** Exercise objective **
Below is a block of data; give all of it again word for word.

** Source material **
------

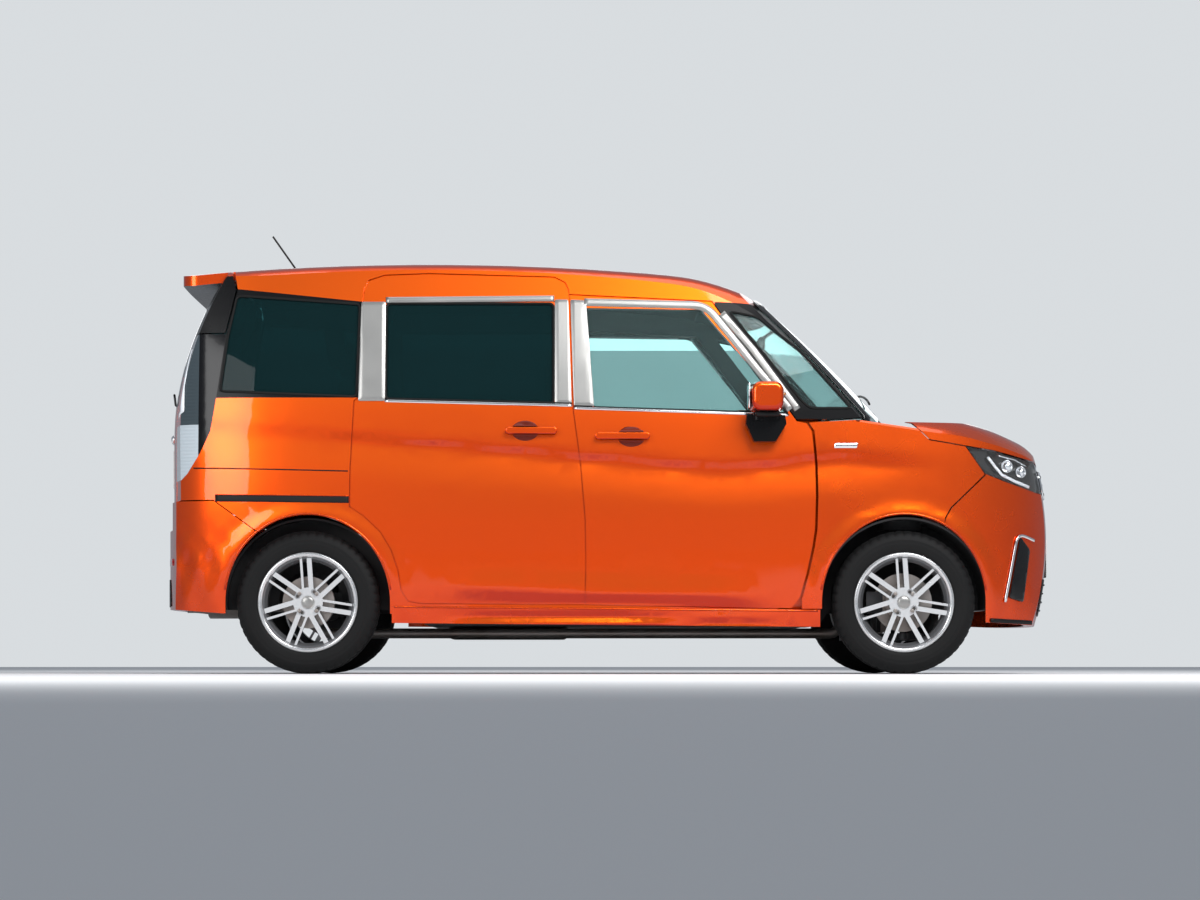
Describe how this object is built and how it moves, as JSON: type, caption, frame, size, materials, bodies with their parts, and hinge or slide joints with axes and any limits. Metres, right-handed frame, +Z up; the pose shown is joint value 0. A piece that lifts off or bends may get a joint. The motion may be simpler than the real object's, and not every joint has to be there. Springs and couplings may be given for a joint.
{
  "type": "compact minivan",
  "caption": "Tall compact passenger van body with swinging front doors, sliding rear doors, lifting tailgate and bonnet, steered front wheels and paired-spoke alloy wheels.",
  "frame": {"origin": "on the ground, midway between the bumpers and the sides", "axes": "+X forward along the length, +Y to the vehicle's left, +Z up"},
  "size_m": [3.79, 2.021, 1.9138],
  "materials": {
    "body_paint": "gloss orange metallic",
    "underbody_steel": "dull black sealed",
    "clear_glass": "green tinted",
    "privacy_glass": "dark tinted",
    "lamp_lens": "clear lens",
    "tail_lens": "red and clear lens",
    "black_trim": "fine grain",
    "dash_plastic": "grained",
    "seat_cloth": "woven",
    "cast_block": "cast",
    "chassis_iron": "painted black",
    "brake_steel": "machined",
    "rim_alloy": "machined face",
    "tyre": "rubber"
  },
  "bodies": {
    "body": {"underbody": "underbody_steel", "side_frames": "body_paint", "sill_skirts": "body_paint", "roof_panel": "body_paint", "windscreen": "clear_glass", "front_quarter_glass": "clear_glass", "privacy_glass": "privacy_glass", "sliding_doors": "body_paint", "front_fenders": "body_paint", "headlamps": "lamp_lens", "front_bumper": "body_paint", "grille": "black_trim", "cowl": "black_trim", "tail_lamps": "tail_lens", "rear_bumper": "body_paint", "dashboard": "dash_plastic", "front_seats": "seat_cloth", "rear_seats": "seat_cloth", "engine_block": "cast_block", "drive_shafts": "chassis_iron", "exhaust": "brake_steel", "fuel_tank": "black_trim", "front_subframe": "chassis_iron", "rear_axle": "chassis_iron", "antenna": "black_trim"},
    "door_right": {"front_door_right": "body_paint", "front_door_glass_right": "clear_glass", "door_mirror_right": "body_paint"},
    "door_left": {"front_door_left": "body_paint", "front_door_glass_left": "clear_glass", "door_mirror_left": "body_paint"},
    "bonnet_lid": {"bonnet": "body_paint"},
    "tailgate_lid": {"tailgate": "body_paint", "tailgate_glass": "privacy_glass", "roof_spoiler": "body_paint"},
    "knuckle_right": {"knuckle_right": "chassis_iron"},
    "wheel_front_right": {"rim_front_right": "rim_alloy", "tyre_front_right": "tyre", "front_disc_right": "brake_steel"},
    "wheel_rear_right": {"rim_rear_right": "rim_alloy", "tyre_rear_right": "tyre", "rear_drum_right": "brake_steel"},
    "knuckle_left": {"knuckle_left": "chassis_iron"},
    "wheel_front_left": {"rim_front_left": "rim_alloy", "tyre_front_left": "tyre", "front_disc_left": "brake_steel"},
    "wheel_rear_left": {"rim_rear_left": "rim_alloy", "tyre_rear_left": "tyre", "rear_drum_left": "brake_steel"},
    "steering": {"steering_wheel": "dash_plastic"}
  },
  "joints": [
    {"name": "door_hinge_right", "type": "hinge", "parent": "body", "child": "door_right", "pos_m": [0.785, -0.7955, 0.565], "axis": [0, 0, 1], "range_deg": [0, 65]},
    {"name": "door_hinge_left", "type": "hinge", "parent": "body", "child": "door_left", "pos_m": [0.785, 0.7955, 0.565], "axis": [0, 0, -1], "range_deg": [0, 65]},
    {"name": "bonnet_hinge", "type": "hinge", "parent": "body", "child": "bonnet_lid", "pos_m": [1.19, 0, 1.115], "axis": [0, -1, 0], "range_deg": [0, 50]},
    {"name": "tailgate_hinge", "type": "hinge", "parent": "body", "child": "tailgate_lid", "pos_m": [-1.59, 0, 1.713], "axis": [0, 1, 0], "range_deg": [0, 85]},
    {"name": "kingpin_right", "type": "hinge", "parent": "body", "child": "knuckle_right", "pos_m": [1.225, -0.67, 0.298], "axis": [0, 0.1822, 0.9833], "range_deg": [-35, 35]},
    {"name": "wheel_spin_front_right", "type": "hinge", "parent": "knuckle_right", "child": "wheel_front_right", "pos_m": [1.225, -0.72, 0.298], "axis": [0, 1, 0], "continuous": true},
    {"name": "wheel_spin_rear_right", "type": "hinge", "parent": "body", "child": "wheel_rear_right", "pos_m": [-1.255, -0.72, 0.298], "axis": [0, 1, 0], "continuous": true},
    {"name": "kingpin_left", "type": "hinge", "parent": "body", "child": "knuckle_left", "pos_m": [1.225, 0.67, 0.298], "axis": [0, -0.1822, 0.9833], "range_deg": [-35, 35]},
    {"name": "wheel_spin_front_left", "type": "hinge", "parent": "knuckle_left", "child": "wheel_front_left", "pos_m": [1.225, 0.72, 0.298], "axis": [0, 1, 0], "continuous": true},
    {"name": "wheel_spin_rear_left", "type": "hinge", "parent": "body", "child": "wheel_rear_left", "pos_m": [-1.255, 0.72, 0.298], "axis": [0, 1, 0], "continuous": true},
    {"name": "steering_column", "type": "hinge", "parent": "body", "child": "steering", "pos_m": [0.375, -0.37, 0.92], "axis": [-0.9063, 0, 0.4226], "range_deg": [-540, 540]}
  ],
  "couplings": [
    {"joint": "kingpin_left", "follows": "kingpin_right", "ratio": 1}
  ]
}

------

** Response **
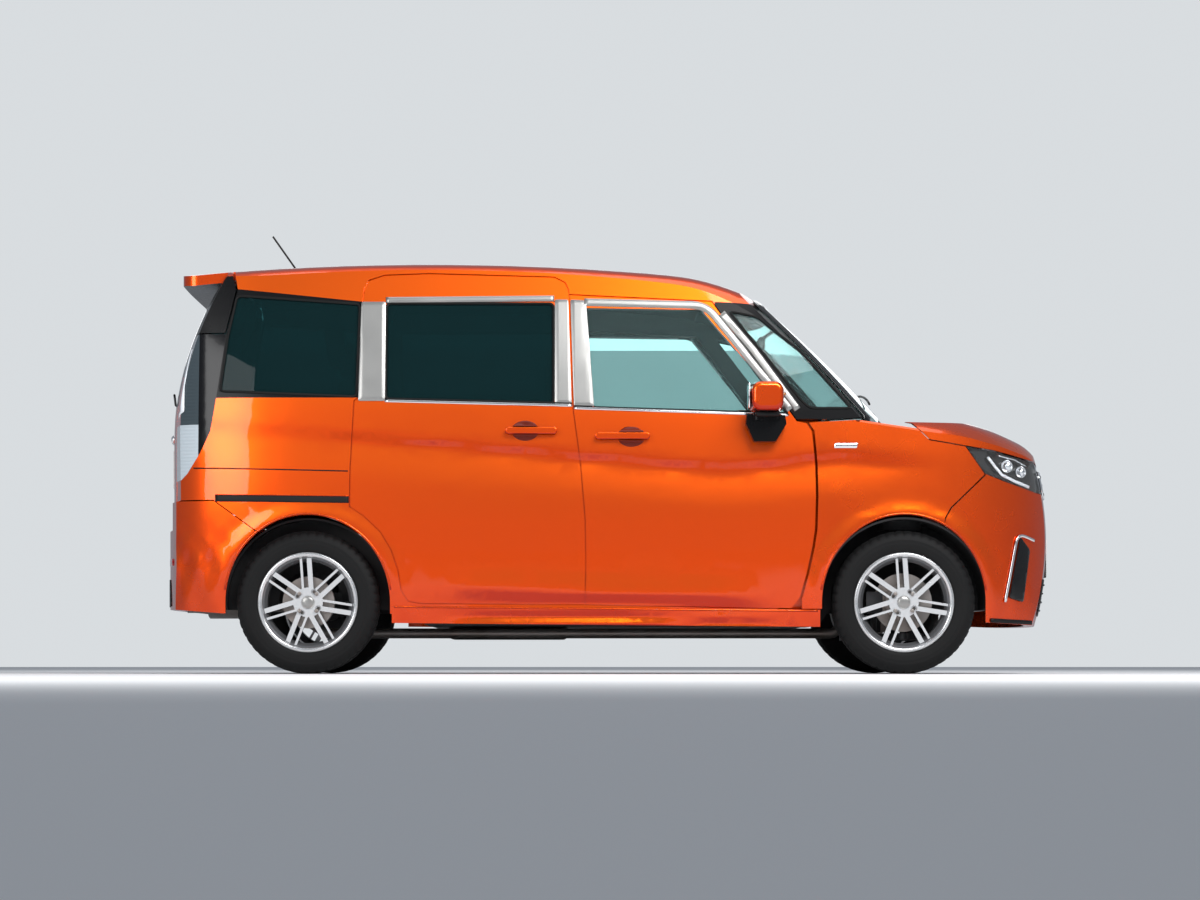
Describe how this object is built and how it moves, as JSON: type, caption, frame, size, materials, bodies with their parts, and hinge or slide joints with axes and any limits. Metres, right-handed frame, +Z up; the pose shown is joint value 0. A piece that lifts off or bends may get a joint. The motion may be simpler than the real object's, and not every joint has to be there. Springs and couplings may be given for a joint.
{
  "type": "compact minivan",
  "caption": "Tall compact passenger van body with swinging front doors, sliding rear doors, lifting tailgate and bonnet, steered front wheels and paired-spoke alloy wheels.",
  "frame": {"origin": "on the ground, midway between the bumpers and the sides", "axes": "+X forward along the length, +Y to the vehicle's left, +Z up"},
  "size_m": [3.79, 2.021, 1.9138],
  "materials": {
    "body_paint": "gloss orange metallic",
    "underbody_steel": "dull black sealed",
    "clear_glass": "green tinted",
    "privacy_glass": "dark tinted",
    "lamp_lens": "clear lens",
    "tail_lens": "red and clear lens",
    "black_trim": "fine grain",
    "dash_plastic": "grained",
    "seat_cloth": "woven",
    "cast_block": "cast",
    "chassis_iron": "painted black",
    "brake_steel": "machined",
    "rim_alloy": "machined face",
    "tyre": "rubber"
  },
  "bodies": {
    "body": {"underbody": "underbody_steel", "side_frames": "body_paint", "sill_skirts": "body_paint", "roof_panel": "body_paint", "windscreen": "clear_glass", "front_quarter_glass": "clear_glass", "privacy_glass": "privacy_glass", "sliding_doors": "body_paint", "front_fenders": "body_paint", "headlamps": "lamp_lens", "front_bumper": "body_paint", "grille": "black_trim", "cowl": "black_trim", "tail_lamps": "tail_lens", "rear_bumper": "body_paint", "dashboard": "dash_plastic", "front_seats": "seat_cloth", "rear_seats": "seat_cloth", "engine_block": "cast_block", "drive_shafts": "chassis_iron", "exhaust": "brake_steel", "fuel_tank": "black_trim", "front_subframe": "chassis_iron", "rear_axle": "chassis_iron", "antenna": "black_trim"},
    "door_right": {"front_door_right": "body_paint", "front_door_glass_right": "clear_glass", "door_mirror_right": "body_paint"},
    "door_left": {"front_door_left": "body_paint", "front_door_glass_left": "clear_glass", "door_mirror_left": "body_paint"},
    "bonnet_lid": {"bonnet": "body_paint"},
    "tailgate_lid": {"tailgate": "body_paint", "tailgate_glass": "privacy_glass", "roof_spoiler": "body_paint"},
    "knuckle_right": {"knuckle_right": "chassis_iron"},
    "wheel_front_right": {"rim_front_right": "rim_alloy", "tyre_front_right": "tyre", "front_disc_right": "brake_steel"},
    "wheel_rear_right": {"rim_rear_right": "rim_alloy", "tyre_rear_right": "tyre", "rear_drum_right": "brake_steel"},
    "knuckle_left": {"knuckle_left": "chassis_iron"},
    "wheel_front_left": {"rim_front_left": "rim_alloy", "tyre_front_left": "tyre", "front_disc_left": "brake_steel"},
    "wheel_rear_left": {"rim_rear_left": "rim_alloy", "tyre_rear_left": "tyre", "rear_drum_left": "brake_steel"},
    "steering": {"steering_wheel": "dash_plastic"}
  },
  "joints": [
    {"name": "door_hinge_right", "type": "hinge", "parent": "body", "child": "door_right", "pos_m": [0.785, -0.7955, 0.565], "axis": [0, 0, 1], "range_deg": [0, 65]},
    {"name": "door_hinge_left", "type": "hinge", "parent": "body", "child": "door_left", "pos_m": [0.785, 0.7955, 0.565], "axis": [0, 0, -1], "range_deg": [0, 65]},
    {"name": "bonnet_hinge", "type": "hinge", "parent": "body", "child": "bonnet_lid", "pos_m": [1.19, 0, 1.115], "axis": [0, -1, 0], "range_deg": [0, 50]},
    {"name": "tailgate_hinge", "type": "hinge", "parent": "body", "child": "tailgate_lid", "pos_m": [-1.59, 0, 1.713], "axis": [0, 1, 0], "range_deg": [0, 85]},
    {"name": "kingpin_right", "type": "hinge", "parent": "body", "child": "knuckle_right", "pos_m": [1.225, -0.67, 0.298], "axis": [0, 0.1822, 0.9833], "range_deg": [-35, 35]},
    {"name": "wheel_spin_front_right", "type": "hinge", "parent": "knuckle_right", "child": "wheel_front_right", "pos_m": [1.225, -0.72, 0.298], "axis": [0, 1, 0], "continuous": true},
    {"name": "wheel_spin_rear_right", "type": "hinge", "parent": "body", "child": "wheel_rear_right", "pos_m": [-1.255, -0.72, 0.298], "axis": [0, 1, 0], "continuous": true},
    {"name": "kingpin_left", "type": "hinge", "parent": "body", "child": "knuckle_left", "pos_m": [1.225, 0.67, 0.298], "axis": [0, -0.1822, 0.9833], "range_deg": [-35, 35]},
    {"name": "wheel_spin_front_left", "type": "hinge", "parent": "knuckle_left", "child": "wheel_front_left", "pos_m": [1.225, 0.72, 0.298], "axis": [0, 1, 0], "continuous": true},
    {"name": "wheel_spin_rear_left", "type": "hinge", "parent": "body", "child": "wheel_rear_left", "pos_m": [-1.255, 0.72, 0.298], "axis": [0, 1, 0], "continuous": true},
    {"name": "steering_column", "type": "hinge", "parent": "body", "child": "steering", "pos_m": [0.375, -0.37, 0.92], "axis": [-0.9063, 0, 0.4226], "range_deg": [-540, 540]}
  ],
  "couplings": [
    {"joint": "kingpin_left", "follows": "kingpin_right", "ratio": 1}
  ]
}